● **What is being asked**
What is needed is an exact copy of the lines from the line containing "Reconstruct the object in this render as a CAD" to the line containing "trays, twin-wheel casters.", both lines included, and nothing else.

● **Exercise data**
+---+

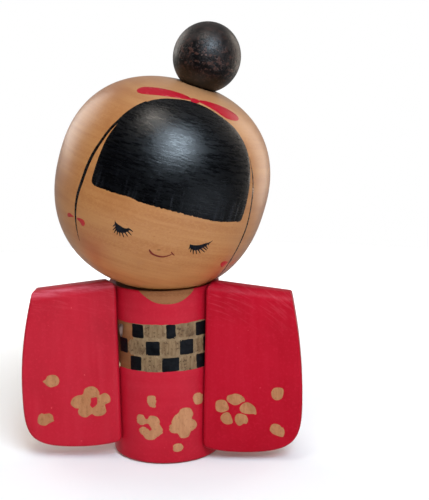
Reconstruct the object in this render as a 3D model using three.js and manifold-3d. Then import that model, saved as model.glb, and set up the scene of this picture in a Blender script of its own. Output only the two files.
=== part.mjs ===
// A painted wooden kokeshi doll. A round head with a bun leans on a straight round body,
// and two flat kimono sleeves are glued along the body's sides.
// Millimetres, +Z up, the doll faces -Y. The origin is the centre of the base's underside.
// Left and right are the doll's own, so its left sleeve is on the +X side.

import * as THREE from 'three';
import { mergeVertices } from 'three/addons/utils/BufferGeometryUtils.js';
import Module from 'manifold-3d';

// Driving dimensions.
const GAP = 0.3; // between pieces that touch

const BODY_RADIUS = 15.5;
const BODY_RIM_HEIGHT = 49.65; // top of the rim round the head's seat
const BODY_RIM_ROUND = 0.5;
const BODY_BASE_CHAMFER = 0.6;
const SEAT_DEPTH = 3.65; // of the dish that the head sits in, at its middle

const HEAD_CENTRE = new THREE.Vector3(0.5, 0, 77.7);
const HEAD_RADIUS = 29.4;
const HEAD_TOP_HEIGHT = 28.1; // above its widest line
const HEAD_BOTTOM_HEIGHT = 30.3; // and below it
const HEAD_POWER = 2.3; // of its superellipse: 2 is an ellipse, more is fuller
const HEAD_TILT = 17; // degrees, towards the doll's left
const FACE_TURN = 12; // degrees, the face turned towards the doll's left

const BUN_RADIUS = 9.25;
const BUN_STRETCH = 1.04; // its length along its own axis, over its width
const BUN_TILT = 21; // degrees, towards the doll's left
const BUN_DISTANCE = 36.05; // bun's centre from the head's centre
const BUN_PEG = { radius: 2, length: 14 };

const NECK_PEG = { radius: 4, bottom: 30, top: 61 };

const SLEEVE_FRONT = -12.5; // y of the sleeves' front faces
const SLEEVE_THICKNESS = 8;
const SLEEVE_MIDDLE = SLEEVE_FRONT + SLEEVE_THICKNESS / 2;
const SLEEVE_EDGE_ROUND = 1;
const SHOULDER_ROUND = 1.2; // of the outline's corner
const SLEEVE_TOP_ROUND = 3; // of the top edge, front and back
const SLEEVE_PEG = { radius: 1.5, inner: 7.5, outer: 21, height: 27 };

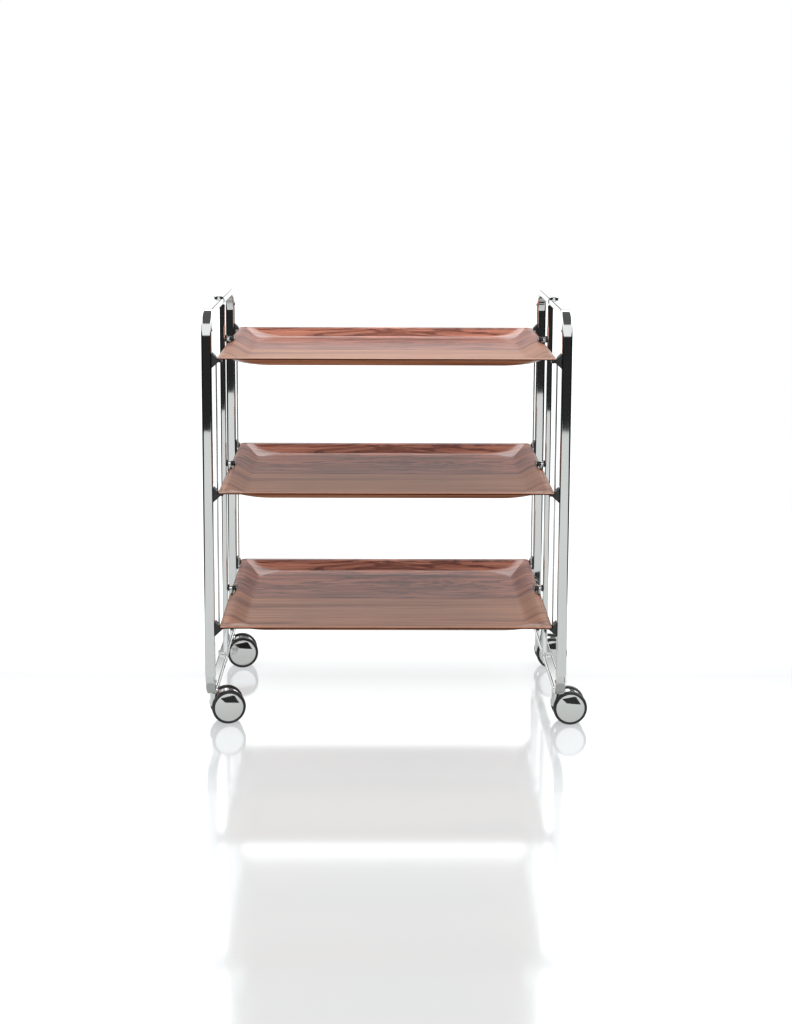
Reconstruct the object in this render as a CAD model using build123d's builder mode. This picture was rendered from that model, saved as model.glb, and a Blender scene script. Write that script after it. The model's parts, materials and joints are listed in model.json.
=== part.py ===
"""Three-tier folding bar cart: chrome end frames, split laminate trays, twin-wheel casters.

Millimetres. X runs along the trays, -Y is the front, +Z is up. The origin is on the floor, under
the middle of the cart's overall box. Every tray is two halves that hinge up about stub axles on the
centre uprights, and the tie rods make the three front halves, and the three rear halves, move as one.
"""
from build123d import *
from math import cos, radians, sin, sqrt
import os

os.makedirs("parts", exist_ok=True)

# ---- Driving dimensions ---------------------------------------------------------------------
# trays
TRAY_LENGTH = 599.0
TRAY_DEPTH = 500.0
RIM_HEIGHTS = {"bottom": 205.0, "middle": 451.0, "top": 692.0}
LAMINATE = 2.6
DISH_DEPTH = 16.0
LEDGE = 8.0
LIP_WIDTH = 40.0
OUTER_CORNER = 7.0
INNER_CORNER = 55.0
LIP_STEPS = 8
NOTCH_LENGTH = 44.0
NOTCH_EDGE = 293.0
SEAM_GAP = 0.6

# end frames, flat tube
FRAME_X = 317.0
TUBE_WIDTH = 18.5
TUBE_THICKNESS = 12.0
TUBE_WALL = 1.5
TUBE_EDGE = 3.5
POST_Y = 237.0
FRAME_TOP = 774.0
FRAME_BOTTOM = 66.0
OUTER_BEND = 46.0
RAIL_END_Y = 11.0

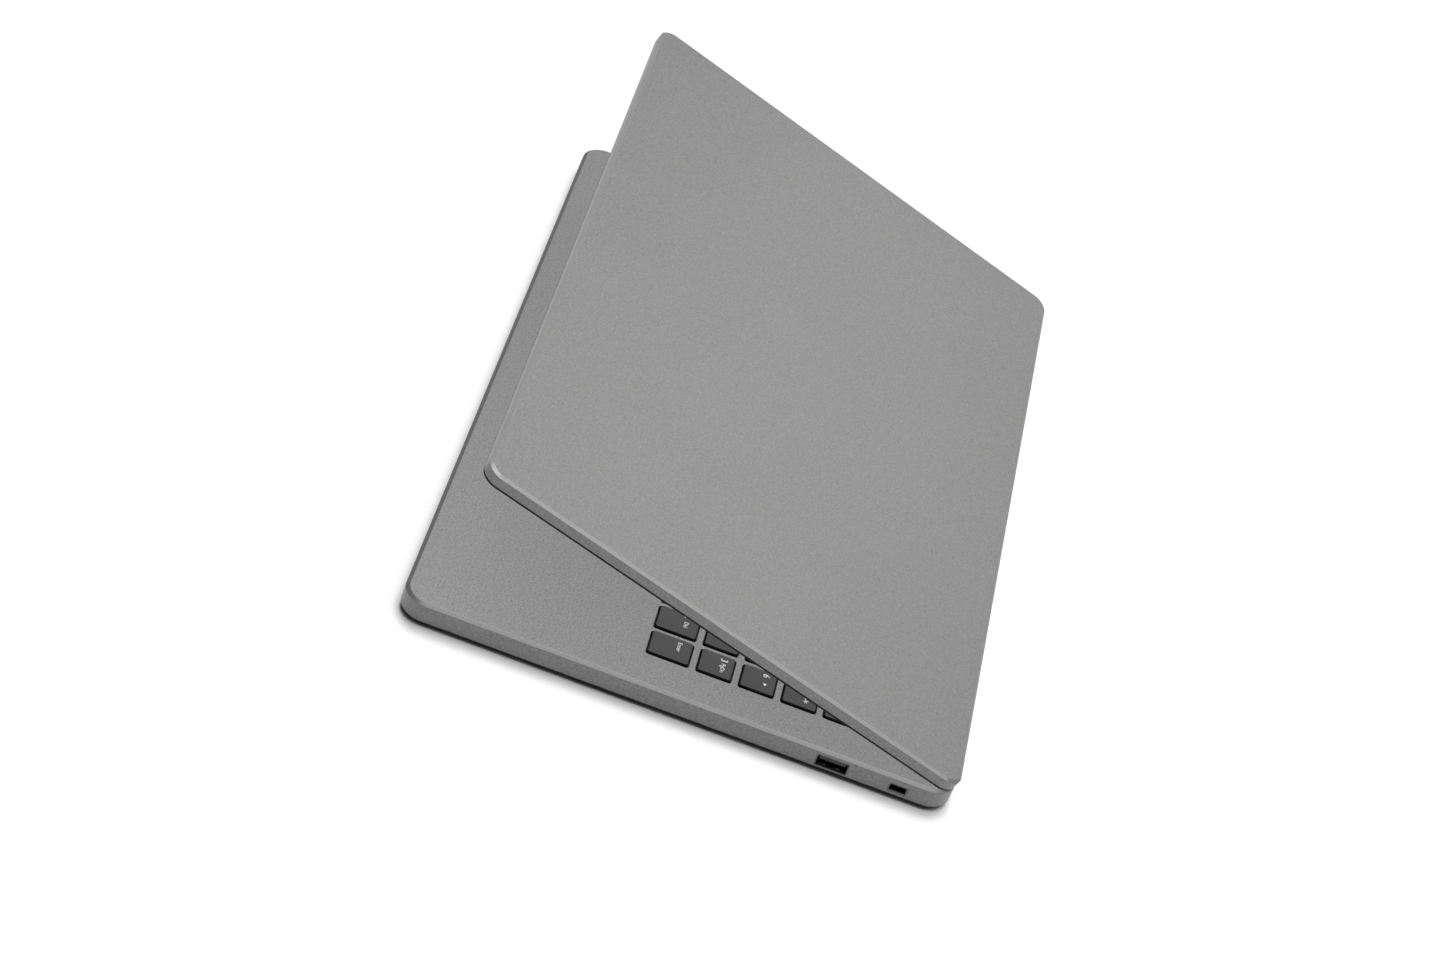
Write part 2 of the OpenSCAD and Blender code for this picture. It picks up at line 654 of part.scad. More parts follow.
keys_arrows();
keys_pad_digits();
keys_pad_operators();
key_pad_enter();
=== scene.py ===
import json
import math

import bpy
import bmesh
from mathutils import Matrix, Vector
from mathutils.geometry import tessellate_polygon

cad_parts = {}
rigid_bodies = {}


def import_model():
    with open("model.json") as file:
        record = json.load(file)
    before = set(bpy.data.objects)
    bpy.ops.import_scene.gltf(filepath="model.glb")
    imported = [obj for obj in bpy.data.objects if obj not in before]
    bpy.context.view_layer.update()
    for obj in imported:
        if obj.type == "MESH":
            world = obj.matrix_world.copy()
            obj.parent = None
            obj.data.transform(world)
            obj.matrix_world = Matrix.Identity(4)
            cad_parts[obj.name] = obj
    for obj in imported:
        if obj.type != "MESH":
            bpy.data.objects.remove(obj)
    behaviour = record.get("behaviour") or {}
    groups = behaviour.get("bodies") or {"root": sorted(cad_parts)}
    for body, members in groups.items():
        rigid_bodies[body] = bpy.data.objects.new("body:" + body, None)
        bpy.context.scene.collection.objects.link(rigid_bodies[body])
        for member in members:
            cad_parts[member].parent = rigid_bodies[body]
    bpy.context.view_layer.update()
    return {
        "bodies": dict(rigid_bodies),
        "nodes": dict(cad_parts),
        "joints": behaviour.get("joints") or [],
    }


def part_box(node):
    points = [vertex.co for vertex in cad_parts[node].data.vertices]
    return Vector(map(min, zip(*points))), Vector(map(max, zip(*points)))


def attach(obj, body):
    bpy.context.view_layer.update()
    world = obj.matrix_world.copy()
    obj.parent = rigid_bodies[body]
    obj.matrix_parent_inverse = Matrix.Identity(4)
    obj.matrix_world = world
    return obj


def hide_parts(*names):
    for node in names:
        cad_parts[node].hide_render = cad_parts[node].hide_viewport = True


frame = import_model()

MM = 0.001


def cad(node):
    lo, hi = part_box(node)
    return [c * 1000 for c in lo], [c * 1000 for c in hi]


# ------------------------------------------------------------------ sizes, in mm
_lo, _hi = cad("top_case")
HW, HD, DECK, COVER_Z = _hi[0], -_lo[1], _hi[2], _lo[2]
SHELL_Z = cad("bottom_cover")[0][2]
BASE_R, WALL = 10.5, 1.6
BEV_W, BEV_H = 1.6, 1.0
ROOF = DECK - 1.2
HINGE = next(j for j in frame["joints"] if j["name"] == "display_hinge")
HY, HZ = HINGE["pos_m"][1] * 1000, HINGE["pos_m"][2] * 1000
OPEN = math.radians(-HINGE["range_deg"][0])
LID_Z = DECK + 0.5
LID_TOP = LID_Z + 6.2
LID_Y0, LID_Y1 = -HD + 1.6, HY + 0.5
LID_R = 7.2
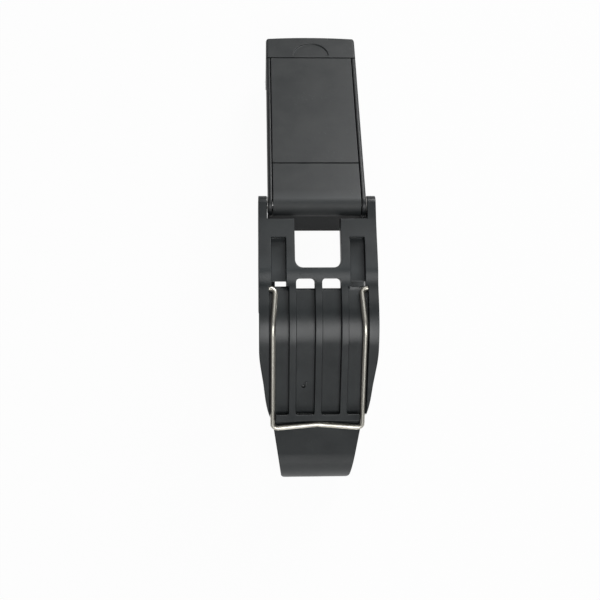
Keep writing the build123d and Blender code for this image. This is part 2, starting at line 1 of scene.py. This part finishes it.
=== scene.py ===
import bpy
import json
from math import radians
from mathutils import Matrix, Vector

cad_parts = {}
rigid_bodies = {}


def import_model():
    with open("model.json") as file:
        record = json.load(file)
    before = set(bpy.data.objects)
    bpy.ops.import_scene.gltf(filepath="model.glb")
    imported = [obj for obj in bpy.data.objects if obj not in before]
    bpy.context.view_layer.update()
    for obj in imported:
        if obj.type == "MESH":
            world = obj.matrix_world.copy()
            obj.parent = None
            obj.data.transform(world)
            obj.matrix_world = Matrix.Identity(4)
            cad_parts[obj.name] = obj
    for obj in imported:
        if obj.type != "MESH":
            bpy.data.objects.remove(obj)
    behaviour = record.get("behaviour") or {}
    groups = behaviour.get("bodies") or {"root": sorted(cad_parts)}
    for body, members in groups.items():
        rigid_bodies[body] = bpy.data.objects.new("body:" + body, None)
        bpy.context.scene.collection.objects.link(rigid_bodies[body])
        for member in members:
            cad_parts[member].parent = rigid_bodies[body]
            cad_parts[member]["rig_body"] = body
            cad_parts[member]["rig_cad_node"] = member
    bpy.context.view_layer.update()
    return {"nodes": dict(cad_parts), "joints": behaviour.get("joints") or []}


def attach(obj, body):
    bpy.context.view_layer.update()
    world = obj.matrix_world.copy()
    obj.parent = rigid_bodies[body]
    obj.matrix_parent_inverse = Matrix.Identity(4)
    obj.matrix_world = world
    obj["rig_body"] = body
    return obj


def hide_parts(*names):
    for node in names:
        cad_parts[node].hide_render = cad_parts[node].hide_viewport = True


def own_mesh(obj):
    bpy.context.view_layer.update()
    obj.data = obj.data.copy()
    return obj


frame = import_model()
scene = bpy.context.scene
scene.view_settings.view_transform = "Standard"
millimetre = 0.001
print("frame loaded,", len(frame["nodes"]), "nodes")


# selecting and finishing meshes

mergeValues = {
    "distance": 2e-6,
    "flatAngle": 0.6,        # degrees, faces closer than this become one
    "bevelAngle": 28,        # degrees, sharper edges than this are rounded
    "smoothAngle": 32,
    "normalWeight": 50,
}


def selectOnly(piece):
    if bpy.context.mode != "OBJECT":
        bpy.ops.object.mode_set(mode="OBJECT")
    bpy.ops.object.select_all(action="DESELECT")
    bpy.context.view_layer.objects.active = piece
    piece.select_set(True)


def applyModifier(piece, kind, **settings):
    selectOnly(piece)
    modifier = piece.modifiers.new(kind.lower(), kind)
    for name, value in settings.items():
        setattr(modifier, name, value)
    bpy.ops.object.modifier_apply(modifier=modifier.name)


def smoothByAngle(piece, degrees):
    selectOnly(piece)
    bpy.ops.object.shade_smooth_by_angle(angle=radians(degrees))


def mergedCopy(nodeName, pieceName, dissolve=True):
    # a copy of a CAD node with its loose triangles joined, into whole faces if asked
    node = frame["nodes"][nodeName]
    piece = node.copy()
    piece.data = node.data.copy()
    piece.parent = None
    piece.name = pieceName
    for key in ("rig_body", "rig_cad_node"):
        if key in piece:
            del piece[key]
    scene.collection.objects.link(piece)
    selectOnly(piece)
    bpy.ops.object.mode_set(mode="EDIT")
    bpy.ops.mesh.select_all(action="SELECT")
    bpy.ops.mesh.remove_doubles(threshold=mergeValues["distance"])
    if dissolve:
        bpy.ops.mesh.dissolve_limited(angle_limit=radians(mergeValues["flatAngle"]))
    bpy.ops.object.mode_set(mode="OBJECT")
    return piece


def softenEdges(piece, width, segments=2, crisp=()):
    # rounds every sharp edge, except inside the small crisp places
    selectOnly(piece)
    bpy.ops.object.mode_set(mode="EDIT")
    bpy.ops.mesh.select_mode(type="EDGE")
    bpy.ops.mesh.select_all(action="DESELECT")
    bpy.ops.mesh.edges_select_sharp(sharpness=radians(mergeValues["bevelAngle"]))
    bpy.ops.object.mode_set(mode="OBJECT")
    for edge in piece.data.edges:
        middle = sum((piece.data.vertices[index].co for index in edge.vertices), Vector()) / 2
        if any((middle - Vector(place)).length < reach for place, reach in crisp):
            edge.select = False
    bpy.ops.object.mode_set(mode="EDIT")
    bpy.ops.mesh.bevel(
        offset=width, segments=segments, affect="EDGES", clamp_overlap=False, miter_outer="ARC",
    )
    bpy.ops.object.mode_set(mode="OBJECT")
    smoothByAngle(piece, mergeValues["smoothAngle"])
    # flat faces keep their own normals, so only the narrow rounds shade
    weight = mergeValues["normalWeight"]
    applyModifier(piece, "WEIGHTED_NORMAL", mode="FACE_AREA", weight=weight, keep_sharp=True)


# material nodes

class Socket:
    # one output of a material's nodes; sums written on it add Math nodes

    def __init__(self, tree, link=None):
        self.tree = tree
        self.link = link

    def node(self, kind, settings=None, sockets=None, output=0):
        made = self.tree.nodes.new("ShaderNode" + kind)
        for name, value in (settings or {}).items():
            setattr(made, name, value)
        for name, value in (sockets or {}).items():
            if isinstance(value, Socket):
                self.tree.links.new(value.link, made.inputs[name])
            else:
                made.inputs[name].default_value = value
        return Socket(self.tree, made.outputs[output])

    def maths(self, operation, first, second=0.0):
        return self.node("Math", {"operation": operation}, {0: first, 1: second})

    def __add__(self, other):
        return self.maths("ADD", self, other)

    def __radd__(self, other):
        return self.maths("ADD", other, self)

    def __sub__(self, other):
        return self.maths("SUBTRACT", self, other)

    def __rsub__(self, other):
        return self.maths("SUBTRACT", other, self)

    def __mul__(self, other):
        return self.maths("MULTIPLY", self, other)


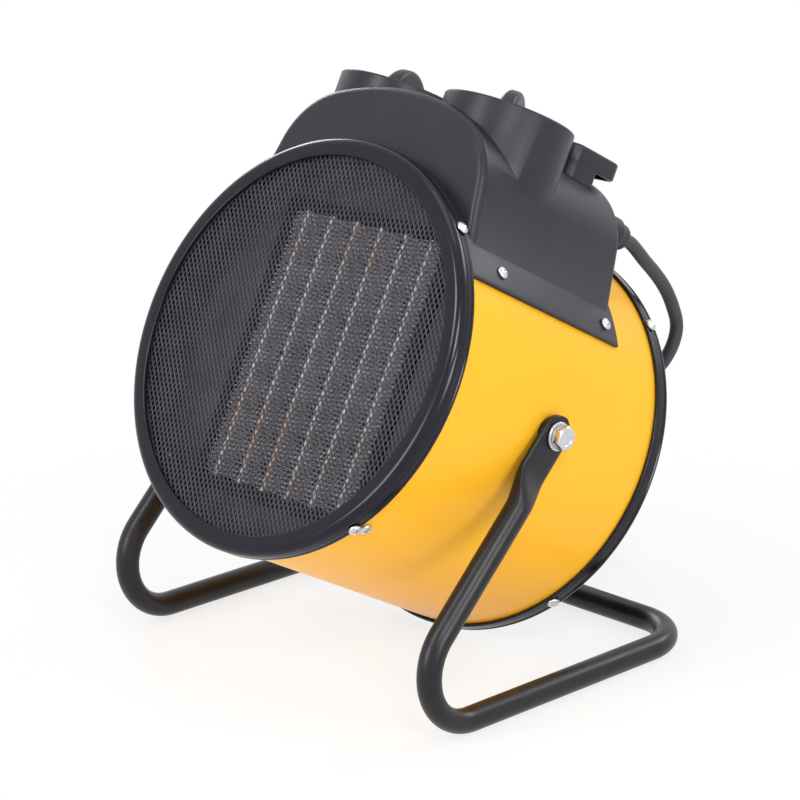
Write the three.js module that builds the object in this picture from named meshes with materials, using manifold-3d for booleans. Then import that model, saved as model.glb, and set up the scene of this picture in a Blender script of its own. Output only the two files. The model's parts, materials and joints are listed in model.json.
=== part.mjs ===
// Forced air heater: a round steel drum that tilts between the legs of a bent-tube stand.
// Millimetres, +Z up, front of the heater towards -Y, floor at z = 0.
// The tilting body is modelled level, with the drum along Y and the pivot axis at its origin,
// and is then turned as one group.
import * as THREE from 'three';
import { mergeVertices } from 'three/addons/utils/BufferGeometryUtils.js';
import loadManifold from 'manifold-3d';

const wasm = await loadManifold();
wasm.setup();

// ---- Driving dimensions --------------------------------------------------------------

const seatGap = 0.3; // between two pieces that touch
const runGap = 0.35; // round a turning spindle or shaft
const tiltAngle = 28; // degrees that the front is raised
const floorClearance = 0.84; // under the rear ring's lower edge

const drumRadius = 121.5; // outside of the sheet
const drumWall = 1.2;
const faceAhead = 99.5; // front face to the pivot axis
const faceBehind = 103; // pivot axis to the rear face
const drumSides = 40; // facets round the drum, its rings and its discs

const frontRing = { over: 3.5, length: 12.5, lip: 5, flange: 11.5, sheet: 2.2, side: -1 };
const rearRing = { over: 2.3, length: 12, lip: 3, flange: 9, sheet: 2, side: 1 };
const ringGroove = { width: 1.8, depth: 1 };
const ringScrewAngle = 45; // from the top, and its three mirror images

const meshSheet = 1.4; // thickness of both guards
const meshCell = { width: 33, height: 19.8, bar: 3 }; // one diamond of the guards
const rearMeshScale = 1.45;
const meshRim = 7; // plain edge under the ring flanges

const tubeDiameter = 15;
const legClear = 1.3; // between the drum's side and the round of the tube
const legLean = 45; // degrees, forwards from the pivots
const crossbarBehind = 119.7; // pivot axis to the rear crossbar
const frontBend = 33; // centre-line radii of the tube
const rearBend = 36;
const bendFlattening = 0.1; // share of the tube's height lost in the front bends
const earThickness = 4.4; // flattened tube end
const earWidth = 22.6;
const earReach = 12; // past the bolt
const earLength = 24; // flat stretch below the bolt
const earBlend = 26; // flat to round

const boltSize = 8;
const boltHead = { across: 13, height: 5.6 };
const boltNut = { across: 13, height: 6.5 };
const washer = { diameter: 17, thickness: 1.6 };
const spacer = { diameter: 20, thickness: 1.6 }; // between drum and ear

const screw = { shank: 2.9, head: 7.6, rise: 2.5, length: 8 };

const element = { width: 124, height: 166, depth: 15, behindFace: 29.5, drop: 1.5 };
const elementRods = { count: 6, thickness: 2.4, pitch: 21.3 };
const elementFins = { count: 9, thickness: 1.4, inset: 1.5 };
const elementFrame = { width: 7, lip: 3, depth: 19 };
const baffle = { sheet: 1.2, rim: 16, behindFrame: 4 };
const baffleScrewAngle = 135;
const cutout = { diameter: 16, height: 9, above: 3.5 }; // above the element's frame

const motor = { diameter: 64, length: 42, boss: 16, bossLength: 3 };
const motorAhead = 22; // motor's front face to the pivot axis
const bracket = { width: 30, sheet: 2, foot: 16 };
const wirePassage = { width: 56, length: 28, ahead: 4 }; // ahead of the bracket's feet
const shaft = { diameter: 6, ahead: 28, behind: 64 };
const fan = { radius: 99, hub: 24, hubLength: 22, blades: 6, blade: 1.8, behind: 34 };
const fanPitch = { root: 42, tip: 24 }; // degrees off the fan's plane
const fanChord = { root: 32, tip: 62 };
const fanNut = { across: 10, height: 5 };

const housing = {
  roofRise: 41, // above the drum
  corner: 48, // radius between roof and side walls
  sideLean: 12.5, // degrees off upright
  sideAngle: 49.88, // from the top to where a side wall meets the drum
  setback: 5, // front wall behind the front ring
  rear: 51.5, // rear wall behind it
  edge: 5, // rounding of the front and rear edges
  wall: 2.6,
  flange: 2.2, // thickness of the foot on the drum
  flangeAngle: 58.5, // half of the foot's wrap round the drum
};
const housingScrewAngle = 53.3;
const housingScrewInset = { front: 28, rear: 11.4 }; // from the ends of the foot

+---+

● **Output**
Reconstruct the object in this render as a CAD model using build123d's builder mode. This picture was rendered from that model, saved as model.glb, and a Blender scene script. Write that script after it. The model's parts, materials and joints are listed in model.json.
=== part.py ===
"""Three-tier folding bar cart: chrome end frames, split laminate trays, twin-wheel casters.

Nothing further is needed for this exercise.